The intervenor relies mainly on the case of Woodbury v. Andrew Jergens Co., 2 Cir., 69 F.2d 49, 50. There are several clear distinctions. The litigation was in New York. The two attorneys had been counsel for the plaintiff. One of them had been an attorney of record, and the other one rendered services under an oral agreement, but had not appeared as an attorney *278 of record. The first, as attorney of record, was armed with a very strong charging lien by statute, which made it impossible to dispose of the suit finally without his consent. There is no similar Texas statute, and in this State, without some special contract, a lawyer, between himself and client, except the conditional lien under the Workmen's Compensation Law, Vernon's Ann.Civ.St. art. 8306 et seq., has only the common law lien. The second lawyer in said suit, alleged an oral fee contract, which the court held would be an equitable assignment pro tanto of the client's cause of action. The same cannot be said of the present fee contract. The Court in that case also held that the lawyers "were in effect parties plaintiff". I would not say that of the present intervenor. Somewhat paradoxically the actual ruling in that case was not to sustain compensation for the lawyers, but to reaffirm a prior decision denying the lawyers any recovery.

A case much closer in point on the facts, and negativing federal jurisdiction, is German v. Universal Oil Products, 8 Cir., 77 F.2d 70. The same case in the trial court was Universal Oil Products Co. v. Standard Oil Co., D.C., 6 Fed.Supp. 37. That case is regarded as a sound precedent with forceful similarity to the record herein, and I will follow it.
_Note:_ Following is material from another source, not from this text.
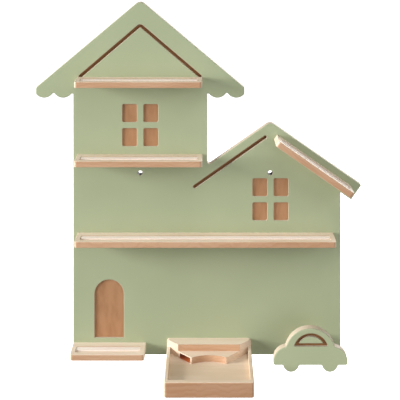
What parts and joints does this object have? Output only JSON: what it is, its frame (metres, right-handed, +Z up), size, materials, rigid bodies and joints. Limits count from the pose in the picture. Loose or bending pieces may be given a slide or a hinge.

One other point may be mentioned. When a suit in Federal court, after gathering some appendages by ancillary jurisdiction, is terminated, and said main suit was the only subject matter of original federal jurisdiction, the court has discretion, upon considerations of convenience, complications or the fitness of circumstances, to dismiss the ancillary proceedings and remit the parties to the State jurisdiction.[14] This flexibility is quite suitable here, for if this Court has any jurisdiction of the intervenor's suit, it is tenuous at best, and covers only part of his claim, and at that not the part highest in the favor of intervenor, and all in all I do not doubt that it is best for the intervenor himself to go to the State courts where he will have a sure footing of jurisdiction for all of his claim, and will be saved the doubts and possible misspent time attending further proceedings on his claim in this Court.
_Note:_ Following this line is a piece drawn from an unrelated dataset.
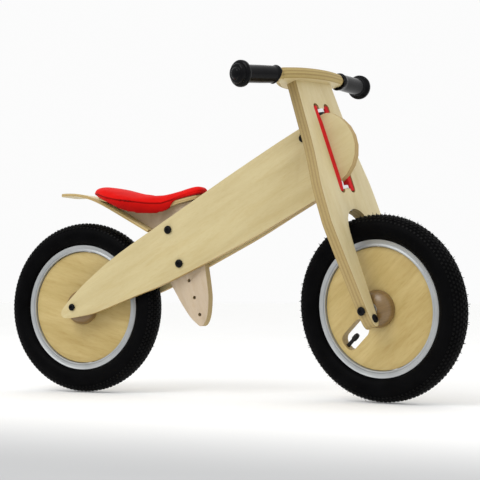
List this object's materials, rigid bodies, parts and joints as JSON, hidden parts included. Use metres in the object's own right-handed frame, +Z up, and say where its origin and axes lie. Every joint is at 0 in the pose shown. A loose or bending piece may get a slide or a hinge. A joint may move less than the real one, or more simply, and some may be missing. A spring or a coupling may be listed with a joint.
{
  "type": "balance bike",
  "caption": "Wooden children's balance bike: bowed ply side panels, one-piece fork board that steers between them, padded saddle, mudguard and solid disc wheels with air tyres.",
  "frame": {"origin": "on the ground, below the middle of the bike's length and width", "axes": "+X forward, +Y to the rider's left, +Z up"},
  "size_m": [0.8485, 0.3619, 0.5569],
  "materials": {
    "birch_ply": "clear satin lacquer over a birch face veneer, ply layers at the edges",
    "seat_ply": "clear satin lacquer over a slightly darker face veneer",
    "disc_ply": "satin lacquered ply with a warmer face veneer",
    "turned_beech": "glossy lacquered turned hardwood",
    "tyre_rubber": "matt moulded rubber with small knobs",
    "tube_rubber": "matt soft rubber",
    "rim_aluminium": "satin anodised",
    "grip_vinyl": "glossy soft vinyl",
    "saddle_cloth": "matt red woven cover over foam",
    "pad_foam": "matt red soft foam",
    "black_steel": "black domed fastener heads",
    "zinc_steel": "bright zinc plated",
    "black_plastic": "matt black moulding"
  },
  "bodies": {
    "frame": {"side_panel_left": "birch_ply", "side_panel_right": "birch_ply", "head_upper_bolt": "black_steel", "head_upper_nut": "black_steel", "head_lower_bolt": "black_steel", "head_lower_nut": "black_steel", "seat_plate": "seat_ply", "seat_spacer_left": "birch_ply", "seat_spacer_right": "birch_ply", "seat_upper_bolt": "black_steel", "seat_upper_nut": "black_steel", "seat_lower_bolt": "black_steel", "seat_lower_nut": "black_steel", "mudguard": "birch_ply", "mudguard_screw_1": "zinc_steel", "mudguard_screw_2": "zinc_steel", "saddle_shell": "birch_ply", "saddle_screw_1": "zinc_steel", "saddle_screw_2": "zinc_steel", "saddle_cover": "saddle_cloth", "rear_axle": "black_steel", "rear_axle_nut": "black_steel", "rear_spacer_left": "zinc_steel", "rear_spacer_right": "zinc_steel"},
    "fork": {"fork_board": "birch_ply", "handlebar": "birch_ply", "grip_left": "grip_vinyl", "grip_right": "grip_vinyl", "bumper_left": "pad_foam", "bumper_right": "pad_foam", "leg_screw_left": "black_steel", "leg_screw_right": "black_steel", "front_washer_left": "zinc_steel", "front_washer_right": "zinc_steel", "front_spacer_left": "black_plastic", "front_spacer_right": "black_plastic", "pivot_bolt_upper": "zinc_steel", "pivot_bolt_lower": "zinc_steel", "pivot_bearing_upper": "zinc_steel", "pivot_bearing_lower": "zinc_steel", "front_axle": "black_steel", "front_axle_nut": "black_steel"},
    "rear_wheel": {"rear_tyre": "tyre_rubber", "rear_inner_tube": "tube_rubber", "rear_rim": "rim_aluminium", "rear_wheel_disc": "disc_ply", "rear_valve_cap": "black_plastic", "rear_hub_left": "turned_beech", "rear_hub_right": "turned_beech", "rear_bearing_left": "zinc_steel", "rear_bearing_right": "zinc_steel"},
    "front_wheel": {"front_tyre": "tyre_rubber", "front_inner_tube": "tube_rubber", "front_rim": "rim_aluminium", "front_wheel_disc": "disc_ply", "front_valve_cap": "black_plastic", "front_hub_left": "turned_beech", "front_hub_right": "turned_beech", "front_bearing_left": "zinc_steel", "front_bearing_right": "zinc_steel"}
  },
  "joints": [
    {"name": "steering", "type": "hinge", "parent": "frame", "child": "fork", "pos_m": [0.2775, 0, 0.15], "axis": [-0.3173, 0, 0.9483], "range_deg": [-12, 38]},
    {"name": "front_wheel_spin", "type": "hinge", "parent": "fork", "child": "front_wheel", "pos_m": [0.2775, 0, 0.15], "axis": [0.2133, 0.9744, 0.0714], "continuous": true},
    {"name": "rear_wheel_spin", "type": "hinge", "parent": "frame", "child": "rear_wheel", "pos_m": [-0.2745, 0, 0.15], "axis": [0, 1, 0], "continuous": true}
  ]
}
The intervenor's suit, and also the main suit herein, which has been settled, will be dismissed, but without prejudice to the claim of intervenor.

NOTES

[1] The particular part of the Act, providing for actions such as plaintiff's suit herein, read at the time of said sale, as follows: "If any person selling a commodity violates a regulation, order, or prices schedule prescribing a maximum price or maximum prices, the person who buys such commodity for use or consumption other than in the course of trade or business may, * * * bring an action against the seller on account of the overcharge. In such action, the seller shall be liable for reasonable attorney's fees and costs as determined by the court, plus whichever of the following sums is the greater: (1) Such amount not more than three times the amount of the overcharge, or the overcharges, upon which the action is based as the court in its discretion may determine, or (2) an amount not less than $25 nor more than $50 as the court in its discretion may determine." Title 50 U.S.C.A.Appendix, § 925(e).
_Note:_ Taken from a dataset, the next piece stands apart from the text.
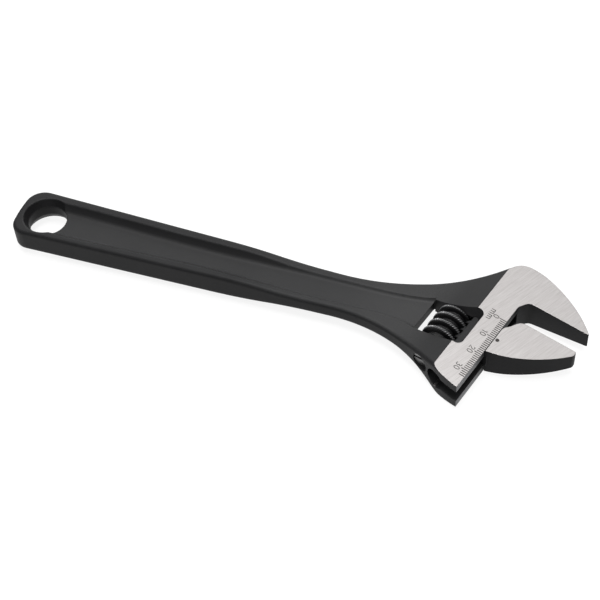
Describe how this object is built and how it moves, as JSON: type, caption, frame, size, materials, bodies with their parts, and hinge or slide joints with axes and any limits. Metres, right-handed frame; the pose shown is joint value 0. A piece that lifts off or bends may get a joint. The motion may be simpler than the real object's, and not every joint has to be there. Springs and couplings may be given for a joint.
{
  "type": "adjustable wrench",
  "caption": "Adjustable wrench with an I-section handle, a fixed jaw and a sliding jaw that a knurled worm moves along a rack.",
  "frame": {"origin": "centre of the hang hole, in the wrench's mid-plane", "axes": "+X along the handle towards the jaws, +Y to the fixed jaw's side, +Z out of the marked face; the jaws point 15 degrees from +X towards -Y"},
  "size_m": [0.2532, 0.0686, 0.0156],
  "materials": {
    "body_steel": "black phosphated forging, head faces ground and satin polished",
    "jaw_steel": "ground and satin polished faces, black phosphated sides",
    "worm_steel": "black phosphated, cross knurled crests",
    "pin_steel": "turned, dull",
    "spring_steel": "drawn wire"
  },
  "bodies": {
    "body": {"wrench_body": "body_steel", "worm_pin": "pin_steel", "worm_spring": "spring_steel"},
    "jaw": {"sliding_jaw": "jaw_steel"},
    "worm": {"worm_knurl": "worm_steel"}
  },
  "joints": [
    {"name": "jaw_slide", "type": "slide", "parent": "body", "child": "jaw", "axis": [-0.2588, -0.9659, 0], "range_m": [-0.0102, 0.023]},
    {"name": "worm_spin", "type": "hinge", "parent": "body", "child": "worm", "pos_m": [0.18388, -0.00385, 0], "axis": [0.2588, 0.9659, 0], "range_deg": [-860, 1930]}
  ],
  "couplings": [
    {"joint": "worm_spin", "follows": "jaw_slide", "rad_per_m": 1461.2}
  ]
}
[2] "On or about 30 November 1945, Mr. Floyd Strickland of Roanoak, Texas, purchased a 1941 Ford Tudor sedan at a price exceeding $2078.00. Payment in excess of the ceiling price by approximately $950.00 was made to you at the time by the purchaser. Demand is hereby made for the repayment of the sum of $950.00 as provided by law. Should you care to dispose of this matter without the necessity of legal process, we will be glad to hear from you by Monday, 3 June, 1946."

[3] Powell v. Rhine, D.C., 71 F. Supp. 953.

[4] Bowles v. Griffin, 5 Cir., 151 F.2d 458; Thierry v. Gilbert, 1 Cir., 147 F.2d 603; Bowles v. Farmers Nat. Bank, 6 Cir., 147 F.2d 425.

[5] 6 C.J.S., Assignments, § 30; 1 Am. Juris., Assignments, Sec. 80.

[6] Ex parte Francis Schrieber, 110 U.S. 76, 3 S. Ct. 423, 28 L. Ed. 65; Wogahn v. Stevens, 236 Wis. 122, 294 N.W. 503, 133 A.L.R. 1033.

[7] 6 C.J.S., Assignments, § 37.

[8] Bowles v. Farmers Nat. Bank, 6 Cir., 147 F.2d 425; Kamoses v. Martin, D.C., 6 F.R.D. 585.

[9] Michigan Cent. R. Co. v. Vreeland, 227 U.S. 59, 33 S. Ct. 192, 57 L. Ed. 417, Ann.Cas.1914c, 176; National Labor Relations Board v. Hearst, 9 Cir., 102 F.2d 658, 664; Van Choate v. General Electric Co., D.C., 245 F. 120.

[10] Barringer v. Jefferson Standard Life Ins. Co., D.C., 9 F. Supp. 493.

[11] Keen v. Mid-Continent Petroleum Corporation, 63 F. Supp. 120, 141; Clabaugh v. Southern Wholesale Grocers Ass'n, C.C., 181 F. 706, 708; 7 C.J.S., Attorney and Client, § 163.

[12] Wheeler v. Fronhoff, Tex.Civ.App., 270 S.W. 887; American Cotton Co. v. Simmons, 39 Tex.Civ.App. 189, 87 S.W. 842; Patterson v. Citizens' Nat. Bank, Tex.Civ.App., 236 S.W. 130; Central Nat. Bank v. Latham & Co., Tex.Civ.App., 22 S.W.2d 765.

[13] Galveston, H. & S. A. R. Co. v. Ginther, 96 Tex. 295, 72 S.W. 166; C. W. Hahl & Co. v. Hutcheson, 196 S.W. 262; Caldwell v. Stalcup, 166 S.W. 110; 7 C.J.S., Attorney and Client, § 187.

[14] Doggett v. Deauville Corporation, 5 Cir., 148 F.2d 881; Sherry v. Oceanic Steam Nav. Co., C.C., 72 F. 565; Maryland v. Robinson, D.C., 74 F. Supp. 279.